0 Liked

Waiting, Not Camping Out

For many years before he became a branch manager of a paint and glass company, my father was a traveling salesman, and a good one. His byword, common among salesmen, was, “You have to make the sale.”

You can exchange small talk with your customers all you want, ask about their families, discuss the weather and the economy, talk about sports, but eventually you have to get them to buy. And it’s similar for customers. They have to decide whether to take the plunge and buy the product.

Somewhere along the road in our search for God, we have to decide for or against him/her, though the choice might be incremental. Do I believe? Is there a place for God in my life? Am I committed to God? And if I am committed, what does that mean?

In his famous book, Mere Christianity, C.S. Lewis uses the analogy of a hallway off of which are several doors leading to various rooms, representing belief, disbelief, and religion as a way of expressing that faith.

Not a Place to Live In

“The hall is a place to wait in, a place from which to try the various doors, not a place to live in. …It is true that some people may find they have to wait in the hall for a considerable time, while others feel certain almost at once which door they must knock at.

“I do not know why there is this difference, but I am sure God keeps no one waiting unless He sees that it is good for him to wait. …But you must regard it as waiting, not as camping.”

British novelist, poet and university professor, Lewis died in 1963. He is most famous today for his fantasy novels, The Chronicles of Narnia, now a film series. He developed Mere Christianity as a series of radio broadcasts in Britain during World War II.

A baptized Christian, he became an atheist at age 15, later describing it as being “angry at God for not existing.” He returned to Christianity at age 33.

Vigorously Resisted Conversion

“Lewis vigorously resisted conversion,” according to Wikipedia, “noting that he was brought into Christianity – in his words – like a prodigal, ‘kicking, struggling, resentful, and darting his eyes in every direction for a chance to escape.’”

Lewis’ broadcasts apparently had a profound effect on many of his British countrymen. Many were bewildered and despairing of human nature after witnessing the horrors of World War II. They were open to hearing about God. Seminaries and monasteries filled after the war, it is said.
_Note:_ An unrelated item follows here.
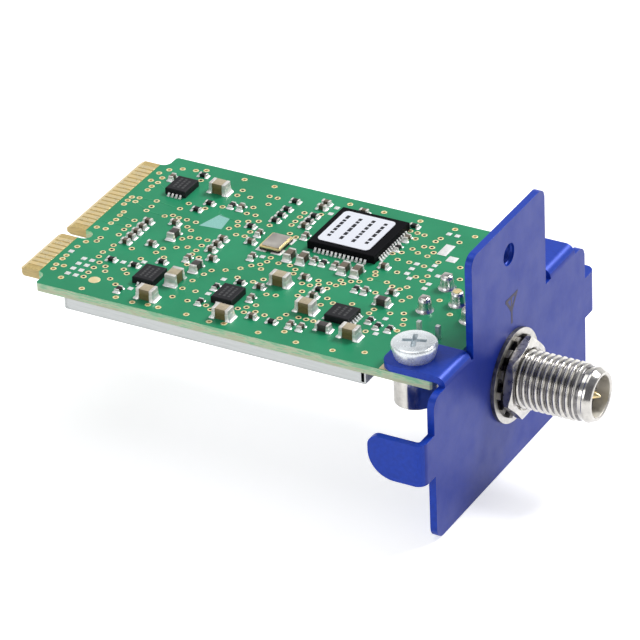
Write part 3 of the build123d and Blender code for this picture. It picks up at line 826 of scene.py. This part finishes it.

“The war, the whole of life, everything tended to seem pointless,” wrote a member of the British military. “We needed, many of us, a key to the meaning of the universe. Lewis provided just that.”

Living a half century later, we may not have gone through what the wartime people endured, but the deepest realities haven’t changed.

“All of our notions of modernity and progress and all our advances in technological expertise have not brought an end to war,” writes Kathleen Norris, poet and essayist, in her forward to Mere Christianity. “Our declaring the notion of sin to be obsolete has not diminished human suffering. And the easy answers: blaming technology, or for that matter, the world’s religions, have not solved the problem.

Evil Our Only Alternative?

“The problem, C.S. Lewis insists, is us. And the crooked and perverse generation of which the psalmists and prophets spoke many thousands of years ago is our own, whenever we submit to systemic and individual evils as if doing so were our only alternative.

“Many of us hold out a hope that at some point, God will reveal himself/herself, if only in some small way,” she continues. “Or, we think we will suddenly gain some new insight, some intellectual breakthrough that will compel us to believe.”

That reminds me of what Tomas Halik, the Czech theologian I’ve often quoted in these blogs, has to say about faith: “If the signs of God’s presence lay within easy reach on the surface of the world, as some religious zealots like to think, there would be no need for real faith.”

People searching for God should not expect to camp out in the “hallway,” as Lewis describes the endless procrastination about faith some of us exhibit. Eventually, we have to decide, even if we have to accept that our faith is “as small as a mustard seed.”